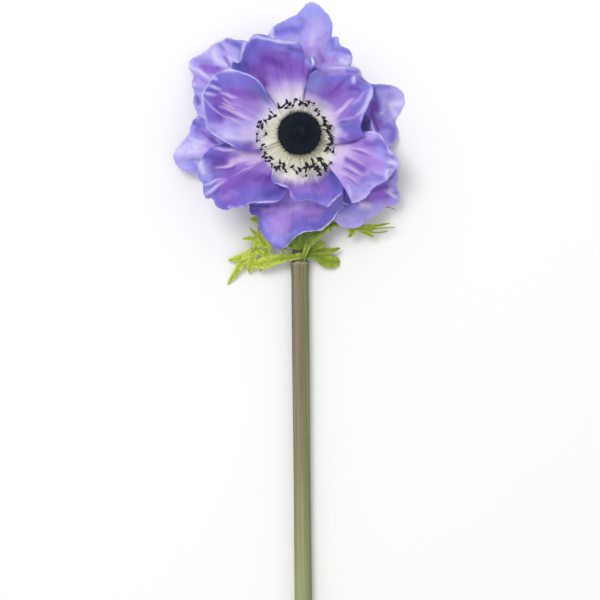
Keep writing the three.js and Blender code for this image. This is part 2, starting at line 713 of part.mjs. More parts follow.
function makeStamen(number, map) {
  const azimuth = ((number + 0.5 * draw(number)) * 2 * Math.PI) / STAMEN_COUNT;
  const reach = STAMEN_ROWS[number % 2] + 0.7 * (draw(number + 50) - 0.5);
  const rise = STAMEN_RISE + 1.2 * (draw(number + 90) - 0.5);
  const foot = onAxis((HUB_TOP + HUB_BOTTOM) / 2);
  const out = new THREE.Vector3(Math.cos(azimuth), Math.sin(azimuth), 0);
  const stations = [
    [FILAMENT_FOOT, FILAMENT_RADIUS],
    [7.6, FILAMENT_RADIUS],
    [reach - 3.4, FILAMENT_RADIUS],
    [reach - ANTHER_LENGTH * 0.5, ANTHER_RADIUS * 0.6],
    [reach, ANTHER_RADIUS],
    [reach + ANTHER_LENGTH * 0.4, ANTHER_RADIUS * 0.7],
  ];
  const place = (radius) => {
    const f = Math.max((radius - FILAMENT_FOOT) / (reach - FILAMENT_FOOT), 0);
    const point = foot.clone().addScaledVector(out, radius);
    point.x += STAMEN_RING_OFFSET.x * f;
    point.y += STAMEN_RING_OFFSET.y * f;
    const level = rise * f ** 1.4 - BLOOM_TILT_X * (point.x - foot.x) - BLOOM_TILT_Y * (point.y - foot.y);
    const least = radius > HUB_RADIUS ? map.under(point.x, point.y) + CLEARANCE + ANTHER_RADIUS : NOTHING;
    point.z = smoothMax(foot.z + level, least, 0.5);
    return point;
  };
  const rings = stations.map(([radius, thickness]) => {
    const direction = place(radius + 0.4).sub(place(radius - 0.4)).normalize();
    return ringAt(place(radius), direction, thickness, STAMEN_SIDES);
  });
  return throughRings(rings, place(FILAMENT_FOOT - 0.2), place(reach + ANTHER_LENGTH * 0.5));
}

function makeStamens(map) {
  const pieces = [makeHub()];
  for (let number = 0; number < STAMEN_COUNT; number++) pieces.push(makeStamen(number, map));
  return fuse(pieces);
}

// Bracts

// One lobe: a thin blade along its midrib, folded up a little on both sides of it.
function makeLobe(stations) {
  const midrib = new THREE.CatmullRomCurve3(stations.map(([x, y, z]) => new THREE.Vector3(x, y, z)));
  const widths = stations.map(([, , , width]) => width);
  const top = [];
  const bottom = [];
  for (let row = 0; row <= LOBE_ROWS; row++) {
    const t = row / LOBE_ROWS;
    const point = midrib.getPoint(t);
    const direction = midrib.getTangent(t);
    const aside = new THREE.Vector3(-direction.y, direction.x, 0).normalize();
    const half = alongLevels(widths, t);
    const edges = [-half, 0, half].map((offset) => {
      const edge = point.clone().addScaledVector(aside, offset);
      edge.z += BRACT_FOLD * Math.abs(offset);
      return edge;
    });
    const low = edges.map((edge) => Math.max(edge.z - BRACT_THICKNESS / 2, 0));
    bottom.push(edges.map((edge, k) => new THREE.Vector3(edge.x, edge.y, low[k])));
    top.push(edges.map((edge, k) => new THREE.Vector3(edge.x, edge.y, low[k] + BRACT_THICKNESS)));
  }
  return blade(top, bottom);
}

function makeBracts(map) {
  return BRACTS.map((bract) => {
    const geometry = fuse(bract.lobes.map(makeLobe));
    map.add(geometry);
    return { name: bract.name, geometry };
  });
}

// The flower

function makeFlower() {
  const map = new HeightMap();
  const stem = makeStem();
  const bracts = makeBracts(map);
  const outer = makePetals(OUTER_PETALS, OUTER_CLAW_LEVEL, map);
  const inner = makePetals(INNER_PETALS, INNER_CLAW_LEVEL, map);
  map.settle();
  const stamens = makeStamens(map);
  const carpels = makeCarpels();
  const pieces = [
    { name: "stem", geometry: stem, look: COLOURS.stem },
    ...bracts.map((piece) => ({ ...piece, look: COLOURS.bract })),
    ...outer.map((piece) => ({ ...piece, look: COLOURS.outer })),
    ...inner.map((piece) => ({ ...piece, look: COLOURS.inner })),
    { name: "stamens", geometry: stamens, look: COLOURS.dark },
    { name: "carpel_head", geometry: carpels, look: COLOURS.dark },
  ];
  const flower = new THREE.Group();
  for (const piece of pieces) {
    const mesh = new THREE.Mesh(piece.geometry, new THREE.MeshStandardMaterial(piece.look));
    mesh.name = piece.name;
    flower.add(mesh);
  }
  const box = new THREE.Box3().setFromObject(flower);
  flower.position.set(-(box.min.x + box.max.x) / 2, -(box.min.y + box.max.y) / 2, -box.min.z);
  const part = new THREE.Group();
  part.add(flower);
  return part;
}

export default makeFlower();
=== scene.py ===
"""Anemone flower, cut and laid on its back: its finished surfaces, colours, floor, light and camera.

Shapes are worked out in millimetres in the bloom's own frame, where the bloom's axis crosses X = 0, Y = 0
and the surface that the flower lies on is Z = 0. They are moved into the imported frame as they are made.
"""

import math
from dataclasses import dataclass

import bpy
import numpy as np
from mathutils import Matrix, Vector


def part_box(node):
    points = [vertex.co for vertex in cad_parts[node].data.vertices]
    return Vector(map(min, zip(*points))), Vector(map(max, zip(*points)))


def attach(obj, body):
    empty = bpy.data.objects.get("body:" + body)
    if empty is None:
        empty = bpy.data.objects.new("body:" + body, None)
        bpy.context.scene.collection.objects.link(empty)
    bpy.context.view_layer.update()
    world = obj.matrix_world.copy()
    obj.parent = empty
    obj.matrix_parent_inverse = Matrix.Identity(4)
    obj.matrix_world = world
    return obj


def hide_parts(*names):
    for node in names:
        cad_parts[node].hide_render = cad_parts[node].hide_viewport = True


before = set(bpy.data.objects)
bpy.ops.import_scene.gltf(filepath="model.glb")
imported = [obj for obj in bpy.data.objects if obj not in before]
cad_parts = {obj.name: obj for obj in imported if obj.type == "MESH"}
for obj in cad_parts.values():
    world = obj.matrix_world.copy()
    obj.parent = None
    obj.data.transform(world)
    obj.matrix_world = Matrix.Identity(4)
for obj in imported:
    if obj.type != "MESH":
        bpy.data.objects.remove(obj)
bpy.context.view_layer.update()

bl_info = {
    "name": "Anemone flower",
    "version": (1, 0, 0),
    "blender": (4, 5, 0),
    "location": "View3D > Sidebar > Anemone",
    "description": "Petals, stamens, carpel head, leaves and stem of a cut anemone",
    "category": "Add Mesh",
}

MM = 0.001

# The flower's form

BLOOM_HEIGHT = 20  # of the bloom's centre over the surface
BLOOM_TILT = np.array([0.09, 0.192])  # fall of the bloom's plane per mm along X and Y
BLOOM_AXIS = np.array([*BLOOM_TILT, 1]) / math.hypot(*BLOOM_TILT, 1)
OUTER_CLAW_LEVEL = -7.8  # from the bloom's centre, along its axis
INNER_CLAW_LEVEL = -4.7
CLAW_HALF_WIDTH = 2.2
CLAW_REACH = 5.55

STEM_RADIUS = 3.45
STEM_AXIS_HEIGHT = STEM_RADIUS * math.cos(math.pi / 14)
STEM_CUT_Y = -246
STEM_CUT_SLANT = 0.35
STEM_DRIFT = 0.0104  # to the right, per mm down from the collar
STEM_RIBS = [(9, 0.035, 0), (23, 0.02, 1)]  # count, depth and phase
COLLAR_Y = -50.4
COLLAR_X = 1.1
COLLAR_FLARE = 0.3
COLLAR_SCALLOP = 0.28
COLLAR_TEETH = 7
PEDICEL_RADIUS = 2.9
PEDICEL_TOP_X = 0.4
BEND_START_Y = -15
BEND_START_REACH = np.array([-0.3, 8.5, 0])
BEND_END_LEVEL = OUTER_CLAW_LEVEL - 1.6
BEND_END_REACH = 5.9
RECEPTACLE_RADIUS = 5
RECEPTACLE_TOP = -0.5
NECK_RADIUS = 3.9
NECK_TOP = 2

DOME_OFFSET = np.array([0.5, 0, 0])
DOME_RADIUS = 8.4
DOME_FOOT = 2.3
DOME_HEIGHT = 7.8
DOME_PROFILE = [(0.56, 0), (0.86, 0.12), (1, 0.34), (0.94, 0.6), (0.7, 0.83), (0.36, 0.96), (0.02, 1)]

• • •

Directions:
Exactly and only the lines from the line that contains "flower.add(mesh);" through the line that contains "from mathutils import Matrix, Vector" are to be repeated as they stand.

Finished task:
    flower.add(mesh);
  }
  const box = new THREE.Box3().setFromObject(flower);
  flower.position.set(-(box.min.x + box.max.x) / 2, -(box.min.y + box.max.y) / 2, -box.min.z);
  const part = new THREE.Group();
  part.add(flower);
  return part;
}

export default makeFlower();
=== scene.py ===
"""Anemone flower, cut and laid on its back: its finished surfaces, colours, floor, light and camera.

Shapes are worked out in millimetres in the bloom's own frame, where the bloom's axis crosses X = 0, Y = 0
and the surface that the flower lies on is Z = 0. They are moved into the imported frame as they are made.
"""

import math
from dataclasses import dataclass

import bpy
import numpy as np
from mathutils import Matrix, Vector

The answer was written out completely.